AIM OF THE EXERCISE → Reproduce the top of the data verbatim, through and including the line that contains "return [(x, y".

EXTRACTED INFORMATION →
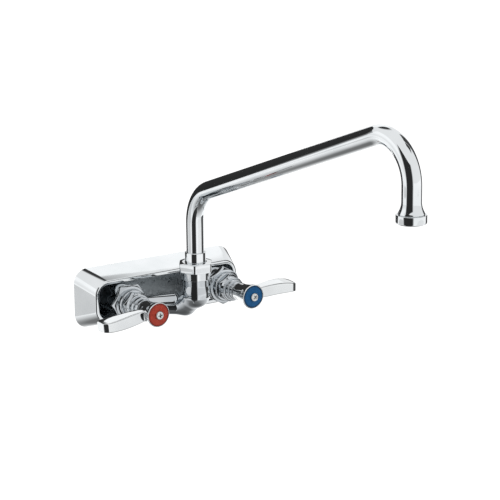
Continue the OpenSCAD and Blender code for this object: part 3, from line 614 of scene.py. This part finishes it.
# ---- Spout nut and sleeve ----
# The nut is turned from hexagon brass with a round skirt below its flats. It screws on to the neck and
# holds the flanged sleeve, which swivels with the tube brazed into it. All of it is chromed.

def stood(shape, out):
    """A shape drawn about +Z, stood upright that far out from the wall."""
    points, faces = shape
    return [(x, y - out, z) for x, y, z in points], faces


nut_line = eased([(11.22, 21.55), (12.8, 21.55), (12.8, 28.75), (14.1, 28.76)], [0.2, 0.5, 0.5, 0]) + [
    (16.61, 29.45), (16.61, 36.75), (14.1, 37.65)]
hexagon_at = len(nut_line) - 4
nut_line += eased([(14.1, 37.65), (9.75, 37.65), (9.75, 28.75), (11.22, 28.75), (11.22, 21.55)],
                  [0, 0.4, 0, 0, 0])[1:-1]
spout_nut = turned(nut_line, 240, hexagon=(hexagon_at, hexagon_at + 3, 28.6, 3.2), turn=84.8)
piece("spout_nut_hexagon", *stood(spout_nut, riser_out), turned_chrome, "fixed", "chrome", ["spout_nut"],
      crease=22, ease=0.18)
sleeve_line = eased(
    [(5.3, 6.5), (7.3, 6.5), (7.9, 7.1), (7.9, 9.5), (5.8, 9.5), (5.8, 12.1), (7.9, 12.1), (7.9, 16),
     (5.8, 16), (5.8, 18.6), (7.9, 18.6), (7.9, 26.2), (10.6, 26.2), (10.6, 28.6), (9.45, 28.6), (9.45, 46.6),
     (8.07, 46.6), (8.07, 34.65), (5.3, 34.65)],
    [0] * 12 + [0.2, 0.2, 0, 0.7, 0.15, 0, 0], closed=True)
piece("spout_sleeve", *stood(turned(sleeve_line), riser_out), turned_chrome, "spout", "chrome",
      ["spout_stem"])


# ---- Spout tube ----
# Drawn brass tube, bent twice and then swaged out at its end to the aerator's thread. It is buffed
# along its length before plating, and its foot is brazed into the sleeve.

def stretch(start, end):
    """Points from start to end, 6 mm apart at most, without the end."""
    count = max(1, math.ceil(math.dist(start, end) / 6))
    return [tuple(a + (b - a) * k / count for a, b in zip(start, end)) for k in range(count)]


# The arm rises at 19.7 degrees between the two bends, each given by its radius and its centre's height
outlet_out, arm_rise, tube_r = 378.2, 19.7, 7.95
low_r, low_z, low_steps = 35.7, 73.76, 40
high_r, high_z, high_steps = 34.5, 159.04, 56
low_bend = [(0.0, -riser_out - low_r * (1 - math.cos(a)), low_z + low_r * math.sin(a))
            for a in (math.radians(90 - arm_rise) * k / low_steps for k in range(low_steps + 1))]
high_bend = [(0.0, -outlet_out + high_r * (1 - math.cos(a)), high_z + high_r * math.sin(a))
             for a in (math.radians(90 + arm_rise) * k / high_steps for k in range(high_steps, -1, -1))]
swage = [(146.6, 7.97), (145.6, 8.05), (143.9, 8.35), (142.6, 8.7), (141.4, 9.15), (140.2, 9.7),
         (139.3, 10.15), (138.7, 10.45), (138.1, 10.62), (137.9, 10.6), (137.66, 10.4), (137.64, 9.8),
         (132.8, 9.8)]
line = stretch((0.0, -riser_out, 34.7), low_bend[0]) + low_bend
line += stretch(low_bend[-1], high_bend[0])[1:] + high_bend
line += stretch(high_bend[-1], (0.0, -outlet_out, 148.0))[1:]
radii = [tube_r] * len(line) + [r for z, r in swage]
line += [(0.0, -outlet_out, z) for z, r in swage]
mesh = bpy.data.meshes.new("spout_line")
mesh.from_pydata([[c * 0.001 for c in p] for p in line], [(i, i + 1) for i in range(len(line) - 1)], [])
mesh.attributes.new("girth", "FLOAT", "POINT").data.foreach_set("value", [r * 0.001 for r in radii])
tube = in_scene("spout_tube_drawn", mesh)

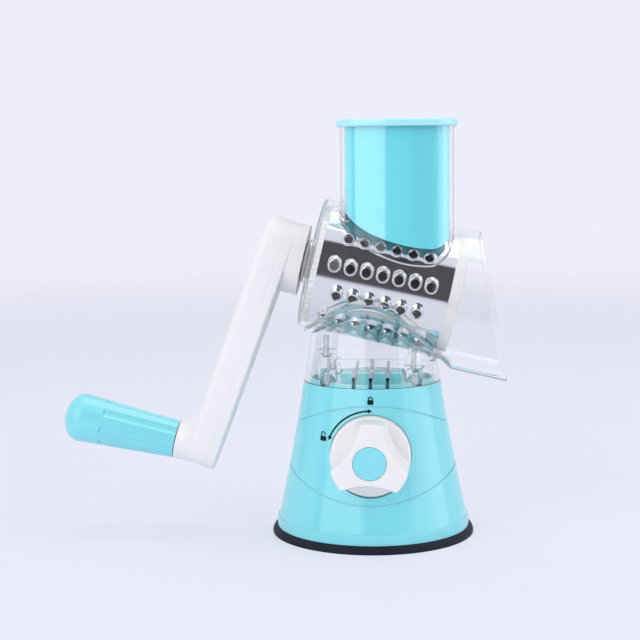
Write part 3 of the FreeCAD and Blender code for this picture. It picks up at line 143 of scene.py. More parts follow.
class ShredderDialMarks(bpy.types.PropertyGroup):
    arc_radius: FloatProperty(
        name="Arc Radius", description="Radius of the turning arrow about the knob",
        subtype="DISTANCE", unit="LENGTH", min=0.02, max=0.03, default=25.4 * MM)
    arc_start: FloatProperty(
        name="Locked End", description="Angle of the arrow's tip at the locked mark",
        subtype="ANGLE", unit="ROTATION", default=math.radians(87.8))
    arc_end: FloatProperty(
        name="Released End", description="Angle of the arrow's tip at the released mark",
        subtype="ANGLE", unit="ROTATION", default=math.radians(161.6))
    line_width: FloatProperty(
        name="Line Width", description="Width of the arrow's line",
        subtype="DISTANCE", unit="LENGTH", min=0, max=0.003, default=0.95 * MM)
    head_length: FloatProperty(
        name="Head Length", description="Length of the arrow's two heads",
        subtype="DISTANCE", unit="LENGTH", min=0, max=0.006, default=2.4 * MM)
    head_width: FloatProperty(
        name="Head Width", description="Width of the arrow's two heads",
        subtype="DISTANCE", unit="LENGTH", min=0, max=0.006, default=2.5 * MM)
    padlock_size: FloatProperty(
        name="Padlock Size", description="Width of the padlock symbols",
        subtype="DISTANCE", unit="LENGTH", min=0.001, max=0.01, default=3.5 * MM)
    ink_height: FloatProperty(
        name="Ink Height", description="How far the print stands on the skin",
        subtype="DISTANCE", unit="LENGTH", min=0, max=0.0005, default=0.07 * MM)


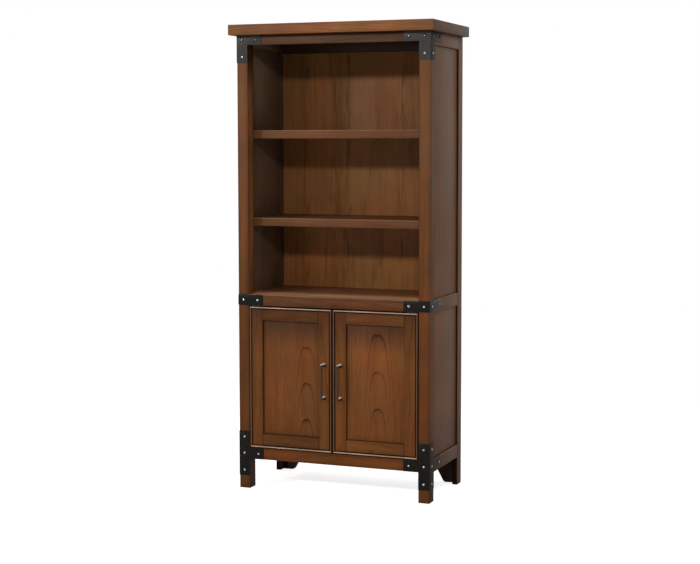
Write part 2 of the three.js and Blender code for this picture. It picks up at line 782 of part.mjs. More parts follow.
// Adds one named sub-part with its own material to a group.
function place(group, name, geometry, material, [x, y, z] = [0, 0, 0]) {
  const mesh = new THREE.Mesh(geometry, material.clone());
  mesh.name = name;
  mesh.position.set(x, y, z);
  group.add(mesh);
}

// Everything that spans the case from side to side.
function placeMiddle(group) {
  const [topSpan, middleSpan, bottomSpan] = frontRailSpans();
  const [upperEnd, lowerEnd] = HINGE_ENDS;
  place(group, "top_slab", slab(), FINISHES.slab);
  place(group, "front_top_rail", frontRail(topSpan), FINISHES.post);
  place(group, "front_middle_rail", withHingeMortises(frontRail(middleSpan), upperEnd), FINISHES.post);
  place(group, "front_bottom_rail", withHingeMortises(frontRail(bottomSpan), lowerEnd), FINISHES.post);
  place(group, "cabinet_deck", notchedBoard(DECK_BOTTOM, BACK_PANEL_FRONT), FINISHES.shelf);
  place(
    group,
    "cabinet_floor",
    notchedBoard(BOTTOM_RAIL_TOP - BOARD_THICKNESS, REAR_RAIL_FRONT),
    FINISHES.shelf,
  );
  place(group, "shelf_upper", shelf(UPPER_SHELF, SHELF_THICKNESS), FINISHES.shelf);
  place(group, "shelf_lower", shelf(LOWER_SHELF, SHELF_THICKNESS), FINISHES.shelf);
  place(group, "cabinet_shelf", shelf(CABINET_SHELF, BOARD_THICKNESS), FINISHES.shelf);
  place(group, "door_stop", doorStop(), FINISHES.shelf);
  place(group, "back_panel_upper", backPanel([BACK_SEAM, CASE_TOP]), FINISHES.back);
  place(group, "back_panel_lower", backPanel([LEG_HEIGHT, BACK_SEAM - FIT]), FINISHES.back);
  place(group, "rear_top_rail", rearRail([CASE_TOP - SIDE_RAIL_HEIGHT, CASE_TOP]), FINISHES.back);
  place(group, "rear_bottom_rail", rearRail([LEG_HEIGHT, BOTTOM_RAIL_TOP]), FINISHES.back);
}

// One side of the case, modelled as the right-hand one.
function placeSide(group, hand) {
  const sideTopRail = [CASE_TOP - SIDE_RAIL_HEIGHT, CASE_TOP];
  const sideMiddleRail = [DECK_TOP - SIDE_RAIL_HEIGHT, DECK_TOP];
  const sideBottomRail = [SIDE_BOTTOM, BOTTOM_RAIL_TOP];
  const upperPanel = [sideMiddleRail[1] - PANEL_TONGUE, sideTopRail[0] + PANEL_TONGUE];
  const lowerPanel = [sideBottomRail[1] - PANEL_TONGUE, sideMiddleRail[0] + PANEL_TONGUE];
  const openShelves = [UPPER_SHELF, LOWER_SHELF].map((bottom) => [bottom, SHELF_THICKNESS]);
  place(group, `front_post_${hand}`, frontPost(), FINISHES.post);
  place(group, `rear_stile_${hand}`, rearStile(), FINISHES.side);
  place(group, `side_top_rail_${hand}`, sideRail(sideTopRail, true, false), FINISHES.side);
  place(group, `side_middle_rail_${hand}`, sideRail(sideMiddleRail, true, true), FINISHES.side);
  place(group, `side_bottom_rail_${hand}`, sideRail(sideBottomRail, false, true), FINISHES.side);
  place(group, `side_panel_upper_${hand}`, sidePanel(upperPanel, openShelves), FINISHES.side);
  place(
    group,
    `side_panel_lower_${hand}`,
    sidePanel(lowerPanel, [[CABINET_SHELF, BOARD_THICKNESS]]),
    FINISHES.side,
  );
  place(group, `rear_foot_bracket_${hand}`, rearFootBracket(), FINISHES.back);
  place(group, `top_corner_bracket_${hand}`, topBracket(), FINISHES.steel);
  place(group, `middle_corner_strap_${hand}`, middleStrap(), FINISHES.steel);
  place(group, `bottom_corner_bracket_${hand}`, bottomBracket(), FINISHES.steel);
  for (const end of HINGE_ENDS) {
    place(group, `hinge_${end.name}_case_leaf_${hand}`, caseLeaf(end), FINISHES.brass);
  }
}

// One door with its hinge leaves and its pull, modelled as the right-hand one.
function placeDoor(group, hand) {
  place(group, `door_hinge_stile_${hand}`, hingeStile(), FINISHES.door);
  place(group, `door_meeting_stile_${hand}`, meetingStile(), FINISHES.door);
  place(group, `door_top_rail_${hand}`, doorRail("high"), FINISHES.door);
  place(group, `door_bottom_rail_${hand}`, doorRail("low"), FINISHES.door);
  place(group, `door_panel_${hand}`, doorPanel(), FINISHES.door);
  for (const end of HINGE_ENDS) {
    place(group, `hinge_${end.name}_door_leaf_${hand}`, doorLeaf(end), FINISHES.brass);
  }
  const pull = new THREE.Group();
  pull.name = `pull_${hand}`;
  pull.position.set(PULL.x, PULL.y, PULL.z);
  place(pull, `pull_bar_${hand}`, pullBar(), FINISHES.bronze, [0, -PULL_STANDOFF, 0]);
  place(pull, `pull_upper_post_${hand}`, pullPost(), FINISHES.pewter, [0, 0, PULL_CENTRES / 2]);
  place(pull, `pull_lower_post_${hand}`, pullPost(), FINISHES.pewter, [0, 0, -PULL_CENTRES / 2]);
  group.add(pull);
}

const bookcase = new THREE.Group();
bookcase.name = "bookcase";
bookcase.position.y = (SLAB_FRONT_OVERHANG - SLAB_BACK_OVERHANG - CASE_DEPTH) / 2;
placeMiddle(bookcase);

// The left side and door are mirror images of the right ones.
for (const [hand, mirror] of [
  ["left", -1],
  ["right", 1],
]) {
  const side = new THREE.Group();
  side.name = `${hand}_side`;
  side.scale.x = mirror;
  placeSide(side, hand);
  const door = new THREE.Group();
  door.name = `door_${hand}`;
  placeDoor(door, hand);
  side.add(door);
  bookcase.add(side);
}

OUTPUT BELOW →
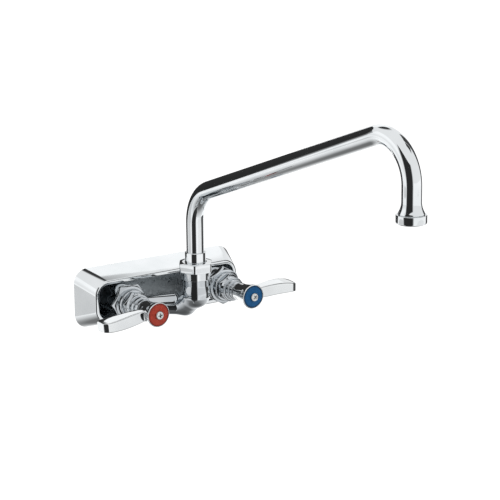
Continue the OpenSCAD and Blender code for this object: part 3, from line 614 of scene.py. This part finishes it.
# ---- Spout nut and sleeve ----
# The nut is turned from hexagon brass with a round skirt below its flats. It screws on to the neck and
# holds the flanged sleeve, which swivels with the tube brazed into it. All of it is chromed.

def stood(shape, out):
    """A shape drawn about +Z, stood upright that far out from the wall."""
    points, faces = shape
    return [(x, y - out, z) for x, y, z in points], faces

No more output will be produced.